Antes de esfumarme, dejé al Valencia medio maltrecho, con un entrenador en entredicho y un equipo que nadie sabía realmente si podía aspirar a los primeros lugares de la tabla o a hacer el ridículo como en los últimos años. Supe que el Valencia había empatado a cero con el Barcelona y que había merecido ganar durante una sesión golfa de la Mostra donde se proyectaban películas de tíos locos que van con una cámara asesinando personas por ahí y de monstruos marinos con forma de pulpo calamar que aterrorizan a los turistas en Torremolinos. Supe que el Valencia había empatado a uno con el Slavia de Praga y que había merecido perder en medio de una gala dedicada al cine valenciano repleta de actores que salen en Canal 9 y que no conozco de nada, porque sencillamente no veo Canal 9. Vi, a trozos, la victoria por 0-3 en Almería y pensé que ese Valencia tenía pinta seria, que sabía por primera vez en mucho tiempo a qué jugaba y, además, se lo creía. Supe por el teletexto de un canal de televisión en el que sale a todas horas Belén Esteban que el Valencia había ganado al Alcoyano en El Collao y después me enteré de que el gol lo había marcado Miku. Puede que me enterara mal o que le hiciera caso a quien no debía, pero luego supe que lo había marcado Joaquín. Vi, en la pantalla de mi ordenador y con una imagen que se congelaba o pixelaba cada 30 segundos, la victoria ante el Málaga por 0-1 pero, con tanta congelación y tanto pixelado, me dio la impresión de que el equipo también se paraba y algunos jugadores comenzaban a difuminarse, un término que en informática sólo puede medirse en número de píxels.
Y hoy por fin he visto un partido entero y sin sobresaltos de la imagen. Como debe de ser. Comentado por JJ Santos y con Sara Carbonero luciendo palmito en el descanso y diciendo tonterías antes y después del descanso. Con un Valencia en el que a Emery le ha pasado algo raro.
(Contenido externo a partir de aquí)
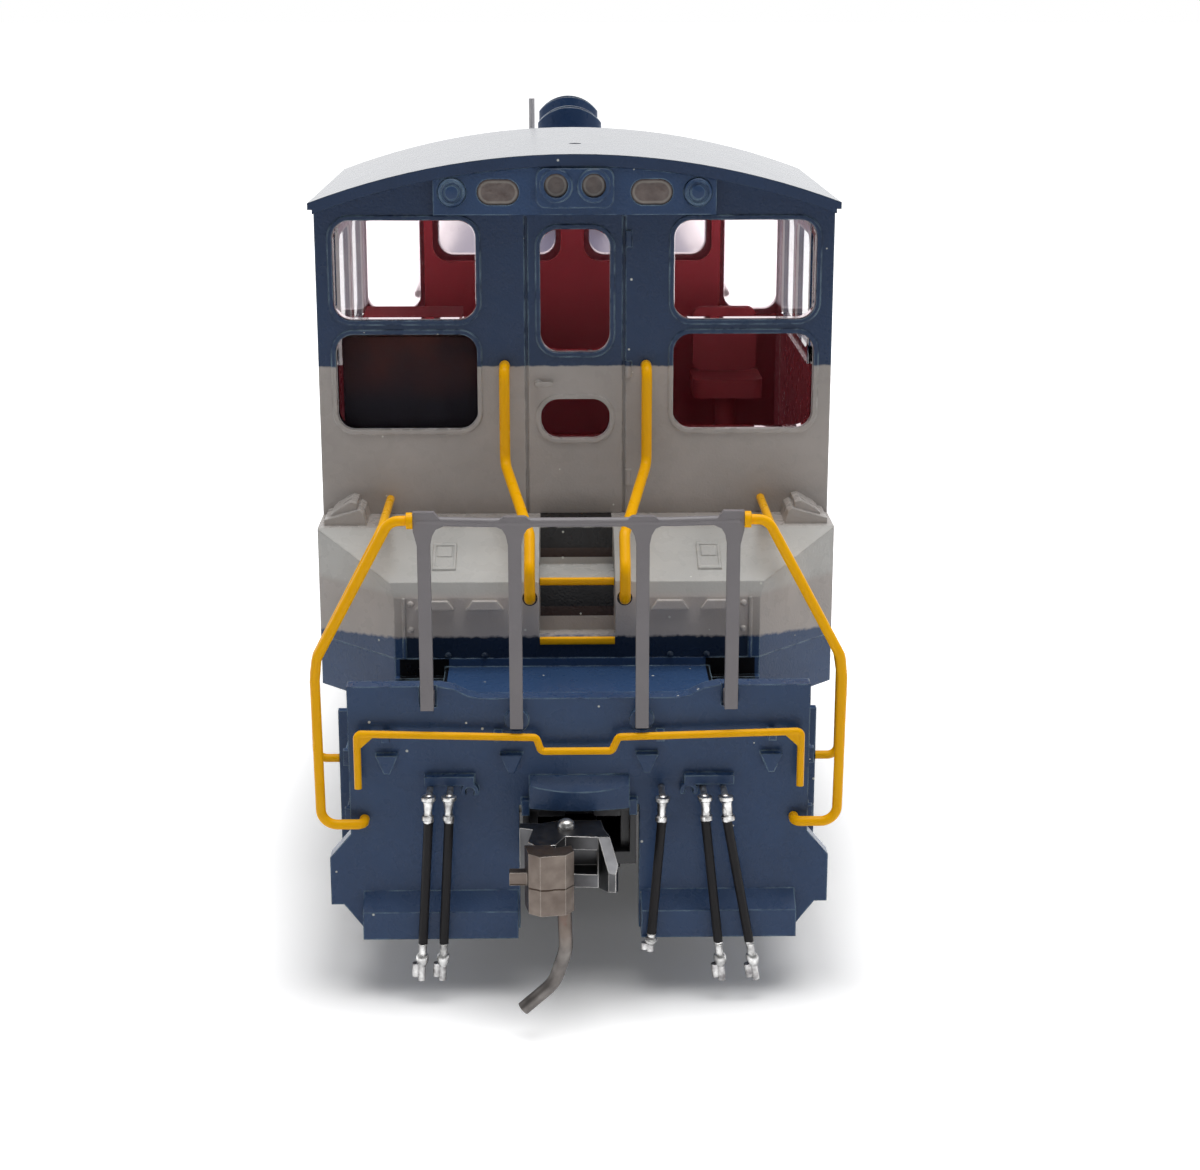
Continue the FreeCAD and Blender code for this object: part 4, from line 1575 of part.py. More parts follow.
# ---------------------------------------------------------------- write every node
def main():
    rear_lever = cut_lever()
    rear_pilot = pilot_with_lever_eyes(rear_lever)
    right_step = step_unit()
    rear_steps = [right_step, mirrored(right_step)]
    pocket = coupler_pocket()
    rear_hoses = brake_hoses()
    railing = end_railing()
    write("chassis_frame", chassis_frame())
    write("running_board", running_board())
    write("rear_pilot", rear_pilot)
    write("front_pilot", turned(rear_pilot))
    write("step_wells", rear_steps + [turned(s) for s in rear_steps])
    write("fuel_tank", fuel_tank())
    write("air_reservoirs", air_reservoirs())
    write("motor_case", motor_case())
    write("motor_cradle", motor_cradle())
    write("motor_armature", motor_armature())
    write("flywheels", flywheels())
    write("drive_shafts", drive_shafts())
    write("circuit_board", circuit_board())
    write("cab_base", cab_base())
    write("cab_shell", cab_shell())
    write("cab_roof", cab_roof())
    write("cab_windows", cab_windows())
    write("cab_interior", cab_interior())
    write("light_boards", light_boards())
    write("lamp_lenses", lamp_lenses())
    write("hood_shell", hood_shell())
    write("radiator_shutters", radiator_shutters())
    write("radiator_fan", radiator_fan())
    write("exhaust_stacks", exhaust_stacks())
    write("antenna", antenna())
    write("bell", bell())
    write("horn", horn())
    write("end_railings", [railing, turned(railing)])
    write("corner_handrails", corner_handrails())
    write("door_handrails", door_handrails())
    write("hood_handrails", hood_handrails())
    write("cut_levers", [rear_lever, turned(rear_lever)])
    write("brake_hoses", rear_hoses + [turned(h) for h in rear_hoses])
    write("coupler_pockets", [pocket, turned(pocket)])
    write("rear_coupler", coupler())
    write("front_coupler", turned(coupler()))
    write("rear_knuckle", knuckle())
    write("front_knuckle", turned(knuckle()))
    truck = {"gearbox": gearbox(), "worm_cover": [worm_cover()], "sideframes": sideframes(),
             "worm": [worm()], "worm_gear": [worm_gear()]}
    for name, side in (("outer", 1), ("inner", -1)):
        truck[name + "_idler_gear"] = [idler(side)]
        truck[name + "_axle"] = [axle(side)]
        truck[name + "_wheels"] = wheels(side)
    for name, solids in truck.items():
        write("front_" + name, solids)
        write("rear_" + name, [turned(s) for s in solids])


main()
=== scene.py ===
"""Model diesel switching locomotive: the finish of every piece, and the studio it stands in."""
import math

import bpy
from mathutils import Matrix, Vector


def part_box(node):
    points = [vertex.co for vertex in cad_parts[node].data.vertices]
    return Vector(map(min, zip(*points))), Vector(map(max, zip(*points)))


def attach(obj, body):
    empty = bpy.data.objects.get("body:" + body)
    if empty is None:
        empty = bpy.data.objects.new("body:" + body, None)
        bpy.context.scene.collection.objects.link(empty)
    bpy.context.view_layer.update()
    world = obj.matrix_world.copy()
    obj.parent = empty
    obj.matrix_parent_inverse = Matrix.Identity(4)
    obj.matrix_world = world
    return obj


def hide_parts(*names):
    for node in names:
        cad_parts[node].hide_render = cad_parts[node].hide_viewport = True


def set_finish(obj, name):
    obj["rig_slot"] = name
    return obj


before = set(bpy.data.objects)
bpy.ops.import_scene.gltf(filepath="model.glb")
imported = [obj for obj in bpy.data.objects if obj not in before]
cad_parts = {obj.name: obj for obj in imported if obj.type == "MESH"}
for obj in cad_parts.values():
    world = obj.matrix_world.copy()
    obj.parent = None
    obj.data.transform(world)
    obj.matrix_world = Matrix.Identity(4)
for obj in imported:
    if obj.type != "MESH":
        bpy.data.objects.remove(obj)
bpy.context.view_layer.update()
bpy.ops.object.select_all(action="DESELECT")

# ---------------------------------------------------------------- studio
# A plain white sweep on a table, a large soft box overhead and white paper all round. The engine
# stands on the sweep and is seen from its cab end, from a little above the roof.
MM = 0.001
scene = bpy.context.scene
scene.view_settings.view_transform = "Standard"


class Mix:
    """A value that runs through a material's nodes; sums written on it add Math nodes."""

    def __init__(self, socket):
        self.socket = socket

    def math(self, operation, *others, swapped=False):
        tree = self.socket.id_data
        node = tree.nodes.new("ShaderNodeMath")
        node.operation = operation
        operands = [self, *others]
        if swapped:
            operands.reverse()
        for place, operand in zip(node.inputs, operands):
            if isinstance(operand, Mix):
                tree.links.new(operand.socket, place)
            else:
                place.default_value = operand
        return Mix(node.outputs[0])

    def __add__(self, other):
        return self.math("ADD", other)

    def __radd__(self, other):
        return self.math("ADD", other)

    def __sub__(self, other):
        return self.math("SUBTRACT", other)

    def __rsub__(self, other):
        return self.math("SUBTRACT", other, swapped=True)

    def __mul__(self, other):
        return self.math("MULTIPLY", other)

    def __rmul__(self, other):
        return self.math("MULTIPLY", other)

    def __truediv__(self, other):
        return self.math("DIVIDE", other)

    def __gt__(self, other):
        return self.math("GREATER_THAN", other)

    def __lt__(self, other):
        return self.math("LESS_THAN", other)

    def clamped(self):
        node = self.math("ADD", 0.0)
        node.socket.node.use_clamp = True
        return node

    def absolute(self):
        return self.math("ABSOLUTE")

    def between(self, low, high):
        """1 between two limits and 0 outside them."""
        return (self > low) * (self < high)

    def rise(self, start, width):
        """0 up to a start, rising to 1 over a width."""
        return ((self - start) / width).clamped()

    def stretched(self, gain, cut):
        """Soft noise with more contrast, kept from 0 to 1."""
        return (self * gain - cut).clamped()


def distance(first, second):
    """How far a point is from a centre, from its distances along two axes."""
    return (first * first + second * second).math("SQRT")


class Recipe:
    """The nodes of a material or of the world, each made by one method."""

    def __init__(self, tree):
        self.tree = tree

    def node(self, kind, settings=None, inputs=None, out=0):
        node = self.tree.nodes.new(kind)
        for name, value in (settings or {}).items():
            setattr(node, name, value)
        for name, value in (inputs or {}).items():
            if isinstance(value, Mix):
                self.tree.links.new(value.socket, node.inputs[name])
            else:
                node.inputs[name].default_value = value
        return Mix(node.outputs[out]) if node.outputs else None

    def split(self, vector):
        """The X, Y and Z of a vector."""
        parts = self.node("ShaderNodeSeparateXYZ", inputs={0: vector})
        return [Mix(part) for part in parts.socket.node.outputs]

    def rays(self, *kinds):
        """1 for these kinds of ray and 0 for the others."""
        path = self.node("ShaderNodeLightPath").socket.node
        share = Mix(path.outputs[kinds[0]])
        for kind in kinds[1:]:
            share = share + Mix(path.outputs[kind])
        return share.clamped()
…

En su momento de lucidez de la semana, una práctica que comienza a frecuentar por primera vez en año y medio entre nosotros, se dio cuenta de que las rotaciones no consisten en cambiar a todos los futbolistas que han jugado el domingo porque, en ese caso, se llamarían destrucciones, sino en refrescar algunos puestos para animar la competitividad en la plantilla. Y con un Slavia de Praga que, si hubiera jugado contra el Alcorcón, también le habrían metido cuatro.
Durante hora y media, he pensado que el Valencia que abandoné por mesas redondas, películas, galas, fiestas y comidas de trabajo se había transformado en un equipo grande. De esos que, aunque tengan el partido resuelto, siguen jugando igual, porque no saben jugar de otra manera. Que tocan el balón con paciencia hasta que surge la chispa en cualquier metro del césped y se lanzan a encender la mecha para hacer explotar al contrario. Pero, a las ocho y media de la tarde, pasó algo extraño. De repente, como si me despertara de un sueño, ha vuelto a aparecer ese equipo tontorrón que se deja empatar por quien ni siquiera soñaba con perder por un resultado digno. Y he pensado que igual todo este esfuerzo laboral no sólo había sido improductivo por las más elementales leyes de la oferta y la demanda, sino también porque me habían demostrado que, en el Valencia, un mes de trabajo no había servido para nada.